Three New U.S. State Privacy Laws Take Effect: What Changed on 1 January 2026

On 1 January 2026, three additional U.S. state-level comprehensive privacy laws came into force: Indiana, Kentucky, and Rhode Island. While each law broadly follows the now-familiar ‘Virginia-style’ consumer privacy model, focused on controller and processor responsibilities rather than individual litigation, the differences between them matter. Together, these laws continue the steady expansion of the U.S. state privacy patchwork and further raise the compliance bar for organisations handling U.S. personal data. 

Indiana: Incremental but Operationally Significant

Indiana’s Consumer Data Protection Act applies to organisations that conduct business in Indiana (or target Indiana residents) and meet data-processing thresholds tied to either scale or revenue from data sales. Like many peer laws, it excludes employment and business-to-business data and provides standard exemptions for regulated data such as health and financial information.

From a consumer perspective, Indiana residents gain rights to access, correct and delete copies of their personal data, as well as the ability to opt out of targeted advertising, the sale of personal data, and certain profiling activities. Controllers must also provide an appeals process when requests are denied.

For organisations, the most significant operational impact lies in governance. Controllers must implement clear privacy notices, apply data minimisation principles, maintain reasonable security safeguards, and obtain opt-in consent before processing sensitive data. Data protection impact assessments are required for higher-risk processing activities carried out on or after the law’s effective date. Enforcement sits exclusively with the Indiana Attorney General, includes a 30-day cure period, and carries civil penalties of up to $7,500 per violation.

Kentucky: Familiar Structure with a Delayed Assessment Requirement

Kentucky’s Consumer Data Protection Act mirrors Indiana’s structure closely, both in scope and in substance. It applies to organisations meeting similar processing thresholds and likewise excludes employment and B2B data. Consumer rights follow the same core pattern: access, correction, deletion, portability, opt-out rights for targeted advertising and sales, and the right to appeal a controller’s decision.

Sensitive data processing requires opt-in consent, and children’s data is aligned with established federal parental-consent standards. Controllers must provide clear privacy notices, apply data minimisation principles, and maintain reasonable security controls.

Where Kentucky stands out is timing. While the law itself took effect on 1 January 2026, its data protection assessment requirements do not apply until later in the year. This provides organisations with a short grace period to formalise risk-assessment processes for activities such as targeted advertising, and the sale of personal data.
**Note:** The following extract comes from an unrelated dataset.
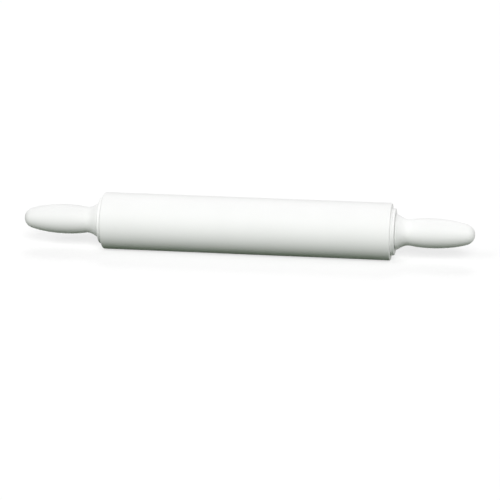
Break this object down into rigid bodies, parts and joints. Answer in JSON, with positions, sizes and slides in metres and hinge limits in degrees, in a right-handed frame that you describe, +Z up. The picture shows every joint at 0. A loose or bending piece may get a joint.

As with Indiana, enforcement is reserved to the state Attorney General, includes a 30-day cure period, and allows for penalties of up to $7,500 per violation. In practice, the 30-day cure period means organisations are given formal notice of an alleged violation and a defined window to correct non-compliant practices before fines or other enforcement measures can be pursued.

 Rhode Island: Lower Thresholds and Stronger Transparency

Rhode Island’s Data Transparency and Privacy Protection Act is the most distinctive of the three. It applies to organisations processing data about a significantly smaller number of individuals and introduces a lower revenue threshold tied to data sales. As a result, many organisations that fall below the radar in other states may still be in scope in Rhode Island.

Consumer rights broadly align with those in Indiana and Kentucky, but Rhode Island places particular emphasis on transparency. Controllers must publish conspicuous privacy notices that not only describe what data is collected and why, but also identify third parties to whom personal data has been sold, or may be sold, a forward-looking disclosure requirement that goes beyond many other state laws.

The law also introduces clearer expectations around consent management. Sensitive data requires opt-in consent, consent must be revocable, and processing must cease shortly after revocation. Rhode Island explicitly addresses deceptive patterns, reinforcing that consent must be freely given and not manipulated. Data protection impact assessments are required for higher-risk processing activities conducted from 1 January 2026 onward.

From an enforcement standpoint, Rhode Island is stricter than its peers. There is no statutory cure period, penalties can reach higher per-violation amounts, and additional fines may apply for unauthorised disclosures. As with the other states, enforcement authority rests solely with the Attorney General.

 Why These Laws Matter

Taken together, the Indiana, Kentucky, and Rhode Island laws represent a continuing trend in U.S. privacy regulation: convergence in core consumer rights, paired with meaningful divergence in thresholds and enforcement mechanics. For organisations, compliance can no longer rely on a single ‘one-size-fits-all’ U.S. privacy approach. The Data Management Lifecycle must now be flexible enough to accommodate state-specific nuances.